-------- Information shown --------
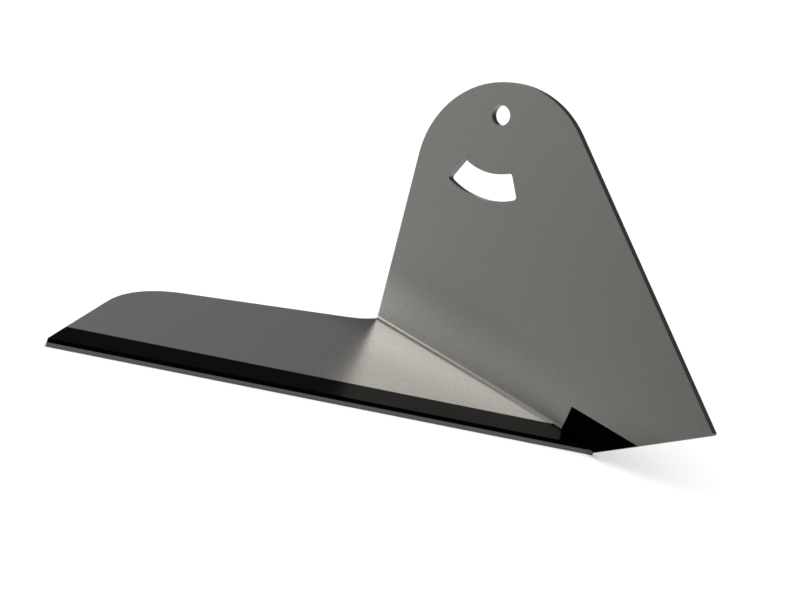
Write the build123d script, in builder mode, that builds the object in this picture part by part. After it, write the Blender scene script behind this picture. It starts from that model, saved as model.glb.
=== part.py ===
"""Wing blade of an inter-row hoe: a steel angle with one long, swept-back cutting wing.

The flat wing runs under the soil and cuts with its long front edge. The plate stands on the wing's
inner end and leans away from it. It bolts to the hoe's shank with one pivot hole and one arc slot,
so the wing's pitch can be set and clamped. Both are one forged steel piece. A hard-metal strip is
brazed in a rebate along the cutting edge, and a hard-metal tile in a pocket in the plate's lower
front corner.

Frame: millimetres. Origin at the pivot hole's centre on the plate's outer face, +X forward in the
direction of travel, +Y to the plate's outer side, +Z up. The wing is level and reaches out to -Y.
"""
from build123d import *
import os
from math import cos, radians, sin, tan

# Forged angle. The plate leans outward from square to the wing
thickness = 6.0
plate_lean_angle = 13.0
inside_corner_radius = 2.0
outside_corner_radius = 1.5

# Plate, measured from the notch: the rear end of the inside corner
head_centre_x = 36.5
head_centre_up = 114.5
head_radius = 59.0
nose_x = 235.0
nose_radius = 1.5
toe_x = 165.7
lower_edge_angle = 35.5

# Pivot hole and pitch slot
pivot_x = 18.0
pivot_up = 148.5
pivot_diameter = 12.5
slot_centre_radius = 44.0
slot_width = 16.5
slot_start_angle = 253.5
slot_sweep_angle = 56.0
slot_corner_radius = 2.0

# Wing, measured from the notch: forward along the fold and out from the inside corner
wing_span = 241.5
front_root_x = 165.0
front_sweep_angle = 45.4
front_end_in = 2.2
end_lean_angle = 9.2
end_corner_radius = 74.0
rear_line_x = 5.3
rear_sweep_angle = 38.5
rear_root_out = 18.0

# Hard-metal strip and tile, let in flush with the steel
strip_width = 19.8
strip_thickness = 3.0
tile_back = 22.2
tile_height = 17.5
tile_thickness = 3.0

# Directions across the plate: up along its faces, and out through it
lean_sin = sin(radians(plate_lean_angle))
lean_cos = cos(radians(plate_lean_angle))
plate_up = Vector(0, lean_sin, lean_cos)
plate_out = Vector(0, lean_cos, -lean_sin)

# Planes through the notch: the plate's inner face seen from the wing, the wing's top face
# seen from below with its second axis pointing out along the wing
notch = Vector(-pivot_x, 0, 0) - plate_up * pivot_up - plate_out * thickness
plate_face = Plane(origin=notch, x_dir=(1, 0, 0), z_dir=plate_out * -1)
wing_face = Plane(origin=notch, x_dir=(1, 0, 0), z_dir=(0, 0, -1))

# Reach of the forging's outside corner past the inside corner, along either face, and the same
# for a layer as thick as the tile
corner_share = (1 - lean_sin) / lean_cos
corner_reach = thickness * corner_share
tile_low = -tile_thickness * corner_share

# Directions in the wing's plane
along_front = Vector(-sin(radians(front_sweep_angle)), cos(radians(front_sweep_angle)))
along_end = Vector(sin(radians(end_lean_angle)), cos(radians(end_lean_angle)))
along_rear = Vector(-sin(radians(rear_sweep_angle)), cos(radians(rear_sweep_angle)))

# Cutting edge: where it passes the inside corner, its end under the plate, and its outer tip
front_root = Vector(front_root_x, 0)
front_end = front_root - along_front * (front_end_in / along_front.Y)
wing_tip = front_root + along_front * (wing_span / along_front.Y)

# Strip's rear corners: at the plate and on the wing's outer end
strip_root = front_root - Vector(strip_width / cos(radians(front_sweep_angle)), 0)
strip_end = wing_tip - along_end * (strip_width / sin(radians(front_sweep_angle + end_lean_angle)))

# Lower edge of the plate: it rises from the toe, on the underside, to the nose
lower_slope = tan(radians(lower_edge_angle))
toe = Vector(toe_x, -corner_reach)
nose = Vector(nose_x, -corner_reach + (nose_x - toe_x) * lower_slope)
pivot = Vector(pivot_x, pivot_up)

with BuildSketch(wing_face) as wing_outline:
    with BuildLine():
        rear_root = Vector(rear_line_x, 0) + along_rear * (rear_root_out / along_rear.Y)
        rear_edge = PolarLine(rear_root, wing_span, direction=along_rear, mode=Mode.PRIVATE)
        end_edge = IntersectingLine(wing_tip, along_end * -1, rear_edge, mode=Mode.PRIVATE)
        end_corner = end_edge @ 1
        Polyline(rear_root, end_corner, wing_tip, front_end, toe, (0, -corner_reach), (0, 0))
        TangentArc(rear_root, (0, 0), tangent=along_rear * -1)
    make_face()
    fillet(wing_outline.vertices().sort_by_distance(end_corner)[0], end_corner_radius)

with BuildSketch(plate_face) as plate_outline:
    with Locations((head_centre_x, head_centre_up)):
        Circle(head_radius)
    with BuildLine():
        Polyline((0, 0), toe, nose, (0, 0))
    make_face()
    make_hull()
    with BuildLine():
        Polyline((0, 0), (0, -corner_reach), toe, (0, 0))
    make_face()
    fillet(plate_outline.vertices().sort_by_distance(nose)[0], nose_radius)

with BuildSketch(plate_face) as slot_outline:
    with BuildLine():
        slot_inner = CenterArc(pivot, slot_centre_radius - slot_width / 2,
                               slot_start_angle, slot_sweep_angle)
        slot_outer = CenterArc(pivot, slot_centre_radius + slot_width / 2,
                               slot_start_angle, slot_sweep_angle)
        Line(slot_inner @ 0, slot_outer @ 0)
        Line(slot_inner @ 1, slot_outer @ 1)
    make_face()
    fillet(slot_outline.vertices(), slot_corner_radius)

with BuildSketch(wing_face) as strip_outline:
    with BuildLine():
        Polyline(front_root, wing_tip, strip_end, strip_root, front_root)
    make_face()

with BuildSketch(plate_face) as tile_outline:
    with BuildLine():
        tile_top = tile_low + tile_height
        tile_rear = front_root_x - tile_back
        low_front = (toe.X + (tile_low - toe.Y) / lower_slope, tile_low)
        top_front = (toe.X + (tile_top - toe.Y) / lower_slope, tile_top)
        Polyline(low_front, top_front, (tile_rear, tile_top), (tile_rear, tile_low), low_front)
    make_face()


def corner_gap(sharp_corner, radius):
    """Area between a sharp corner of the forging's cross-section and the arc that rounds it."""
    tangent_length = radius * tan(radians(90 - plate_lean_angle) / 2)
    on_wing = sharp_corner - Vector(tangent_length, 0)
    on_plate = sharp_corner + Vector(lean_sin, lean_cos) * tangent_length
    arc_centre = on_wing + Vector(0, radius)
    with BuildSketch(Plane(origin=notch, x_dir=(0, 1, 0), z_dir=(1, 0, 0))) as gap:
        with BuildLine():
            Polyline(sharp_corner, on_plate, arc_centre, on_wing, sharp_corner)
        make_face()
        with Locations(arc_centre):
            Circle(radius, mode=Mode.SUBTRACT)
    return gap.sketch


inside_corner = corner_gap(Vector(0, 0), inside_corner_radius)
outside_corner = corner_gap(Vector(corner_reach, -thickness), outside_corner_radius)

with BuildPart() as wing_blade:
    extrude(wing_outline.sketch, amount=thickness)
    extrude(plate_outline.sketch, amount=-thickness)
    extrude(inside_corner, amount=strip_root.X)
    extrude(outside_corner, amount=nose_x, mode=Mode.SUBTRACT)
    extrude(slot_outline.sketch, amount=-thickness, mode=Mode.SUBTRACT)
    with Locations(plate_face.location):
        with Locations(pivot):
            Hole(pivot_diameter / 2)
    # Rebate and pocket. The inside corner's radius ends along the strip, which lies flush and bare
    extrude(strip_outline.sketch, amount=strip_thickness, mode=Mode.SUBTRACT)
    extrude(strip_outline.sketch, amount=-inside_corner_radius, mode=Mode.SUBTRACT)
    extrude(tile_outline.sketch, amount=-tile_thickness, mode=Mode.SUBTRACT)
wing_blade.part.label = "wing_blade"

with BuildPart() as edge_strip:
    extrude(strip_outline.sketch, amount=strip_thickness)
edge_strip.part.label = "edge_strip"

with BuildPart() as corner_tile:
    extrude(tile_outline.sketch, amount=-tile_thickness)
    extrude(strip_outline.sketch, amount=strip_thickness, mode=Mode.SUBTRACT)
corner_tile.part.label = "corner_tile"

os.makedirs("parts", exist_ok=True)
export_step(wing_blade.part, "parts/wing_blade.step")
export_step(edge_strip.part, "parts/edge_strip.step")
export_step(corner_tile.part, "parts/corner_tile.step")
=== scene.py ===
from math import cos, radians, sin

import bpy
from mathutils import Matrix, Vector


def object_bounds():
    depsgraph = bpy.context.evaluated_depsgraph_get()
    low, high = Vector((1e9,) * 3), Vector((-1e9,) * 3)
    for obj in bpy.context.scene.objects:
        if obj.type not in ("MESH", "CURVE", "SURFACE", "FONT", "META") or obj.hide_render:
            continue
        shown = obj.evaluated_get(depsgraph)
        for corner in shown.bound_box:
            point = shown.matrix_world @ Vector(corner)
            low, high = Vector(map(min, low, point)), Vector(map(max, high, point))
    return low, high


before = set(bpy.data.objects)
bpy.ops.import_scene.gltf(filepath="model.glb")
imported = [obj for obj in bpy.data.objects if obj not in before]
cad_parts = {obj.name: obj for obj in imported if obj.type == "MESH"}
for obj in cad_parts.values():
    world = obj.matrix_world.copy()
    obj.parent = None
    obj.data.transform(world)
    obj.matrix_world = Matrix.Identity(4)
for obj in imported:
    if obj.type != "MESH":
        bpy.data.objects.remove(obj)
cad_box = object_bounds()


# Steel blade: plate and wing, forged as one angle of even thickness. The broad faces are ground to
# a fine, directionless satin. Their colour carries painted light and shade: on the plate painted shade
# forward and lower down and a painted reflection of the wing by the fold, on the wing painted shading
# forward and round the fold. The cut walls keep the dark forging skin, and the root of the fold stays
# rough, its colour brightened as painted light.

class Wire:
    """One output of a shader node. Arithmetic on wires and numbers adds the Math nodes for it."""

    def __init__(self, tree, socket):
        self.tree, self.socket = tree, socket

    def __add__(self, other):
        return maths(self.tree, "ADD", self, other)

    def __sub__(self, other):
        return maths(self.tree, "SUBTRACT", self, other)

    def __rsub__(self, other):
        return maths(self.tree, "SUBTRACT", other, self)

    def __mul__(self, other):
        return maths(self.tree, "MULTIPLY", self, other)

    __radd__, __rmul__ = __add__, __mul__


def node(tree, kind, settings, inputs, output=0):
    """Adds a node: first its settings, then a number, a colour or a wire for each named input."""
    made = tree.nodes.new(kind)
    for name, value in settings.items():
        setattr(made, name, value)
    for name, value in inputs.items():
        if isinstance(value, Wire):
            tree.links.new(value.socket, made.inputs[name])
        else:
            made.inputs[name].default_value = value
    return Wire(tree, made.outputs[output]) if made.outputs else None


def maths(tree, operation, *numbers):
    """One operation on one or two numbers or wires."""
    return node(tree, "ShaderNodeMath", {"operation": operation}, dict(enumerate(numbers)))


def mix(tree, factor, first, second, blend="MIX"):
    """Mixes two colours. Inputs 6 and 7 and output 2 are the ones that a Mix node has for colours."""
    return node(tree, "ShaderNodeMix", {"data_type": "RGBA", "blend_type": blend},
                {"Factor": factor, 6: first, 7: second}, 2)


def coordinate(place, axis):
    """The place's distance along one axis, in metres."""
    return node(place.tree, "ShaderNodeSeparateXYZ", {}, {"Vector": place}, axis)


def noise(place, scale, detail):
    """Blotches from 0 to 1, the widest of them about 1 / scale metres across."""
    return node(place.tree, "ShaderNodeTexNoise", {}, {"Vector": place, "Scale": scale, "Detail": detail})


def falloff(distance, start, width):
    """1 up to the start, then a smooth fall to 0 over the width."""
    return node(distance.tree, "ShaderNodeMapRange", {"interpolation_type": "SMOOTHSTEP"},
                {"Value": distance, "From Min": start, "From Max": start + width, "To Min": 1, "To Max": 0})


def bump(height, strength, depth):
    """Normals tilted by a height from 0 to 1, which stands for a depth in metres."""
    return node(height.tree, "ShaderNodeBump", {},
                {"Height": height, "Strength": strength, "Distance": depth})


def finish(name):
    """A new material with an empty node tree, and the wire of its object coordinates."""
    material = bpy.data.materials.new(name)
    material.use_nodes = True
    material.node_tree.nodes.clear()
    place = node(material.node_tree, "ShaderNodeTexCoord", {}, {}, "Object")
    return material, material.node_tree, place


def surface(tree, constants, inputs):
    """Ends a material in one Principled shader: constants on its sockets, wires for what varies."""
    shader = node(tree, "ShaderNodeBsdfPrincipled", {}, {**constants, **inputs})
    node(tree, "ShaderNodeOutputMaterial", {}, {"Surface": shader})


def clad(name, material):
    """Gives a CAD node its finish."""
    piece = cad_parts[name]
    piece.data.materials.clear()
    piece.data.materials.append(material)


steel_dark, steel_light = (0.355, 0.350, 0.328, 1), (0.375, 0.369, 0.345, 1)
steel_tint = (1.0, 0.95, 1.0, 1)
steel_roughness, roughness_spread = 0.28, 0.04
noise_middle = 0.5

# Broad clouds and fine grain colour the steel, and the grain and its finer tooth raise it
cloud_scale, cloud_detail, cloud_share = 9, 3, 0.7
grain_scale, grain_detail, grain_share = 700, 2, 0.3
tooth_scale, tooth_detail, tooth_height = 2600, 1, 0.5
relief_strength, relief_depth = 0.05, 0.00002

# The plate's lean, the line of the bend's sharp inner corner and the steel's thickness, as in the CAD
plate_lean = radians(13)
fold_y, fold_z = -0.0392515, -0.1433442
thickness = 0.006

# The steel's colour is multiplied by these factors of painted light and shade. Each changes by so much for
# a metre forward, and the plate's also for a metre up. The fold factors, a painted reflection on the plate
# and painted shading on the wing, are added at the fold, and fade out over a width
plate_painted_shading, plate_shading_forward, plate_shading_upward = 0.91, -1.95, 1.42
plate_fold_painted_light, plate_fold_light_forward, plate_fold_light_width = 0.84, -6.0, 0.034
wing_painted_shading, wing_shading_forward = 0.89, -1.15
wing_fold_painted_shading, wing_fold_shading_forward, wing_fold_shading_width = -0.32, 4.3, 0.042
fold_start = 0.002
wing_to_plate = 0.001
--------
Task goal: Write out exactly the lines from the one with "# Rebate and" through the one with "obj.data.transform(world)", including both, and no others.

Written answer:
    # Rebate and pocket. The inside corner's radius ends along the strip, which lies flush and bare
    extrude(strip_outline.sketch, amount=strip_thickness, mode=Mode.SUBTRACT)
    extrude(strip_outline.sketch, amount=-inside_corner_radius, mode=Mode.SUBTRACT)
    extrude(tile_outline.sketch, amount=-tile_thickness, mode=Mode.SUBTRACT)
wing_blade.part.label = "wing_blade"

with BuildPart() as edge_strip:
    extrude(strip_outline.sketch, amount=strip_thickness)
edge_strip.part.label = "edge_strip"

with BuildPart() as corner_tile:
    extrude(tile_outline.sketch, amount=-tile_thickness)
    extrude(strip_outline.sketch, amount=strip_thickness, mode=Mode.SUBTRACT)
corner_tile.part.label = "corner_tile"

os.makedirs("parts", exist_ok=True)
export_step(wing_blade.part, "parts/wing_blade.step")
export_step(edge_strip.part, "parts/edge_strip.step")
export_step(corner_tile.part, "parts/corner_tile.step")
=== scene.py ===
from math import cos, radians, sin

import bpy
from mathutils import Matrix, Vector


def object_bounds():
    depsgraph = bpy.context.evaluated_depsgraph_get()
    low, high = Vector((1e9,) * 3), Vector((-1e9,) * 3)
    for obj in bpy.context.scene.objects:
        if obj.type not in ("MESH", "CURVE", "SURFACE", "FONT", "META") or obj.hide_render:
            continue
        shown = obj.evaluated_get(depsgraph)
        for corner in shown.bound_box:
            point = shown.matrix_world @ Vector(corner)
            low, high = Vector(map(min, low, point)), Vector(map(max, high, point))
    return low, high


before = set(bpy.data.objects)
bpy.ops.import_scene.gltf(filepath="model.glb")
imported = [obj for obj in bpy.data.objects if obj not in before]
cad_parts = {obj.name: obj for obj in imported if obj.type == "MESH"}
for obj in cad_parts.values():
    world = obj.matrix_world.copy()
    obj.parent = None
    obj.data.transform(world)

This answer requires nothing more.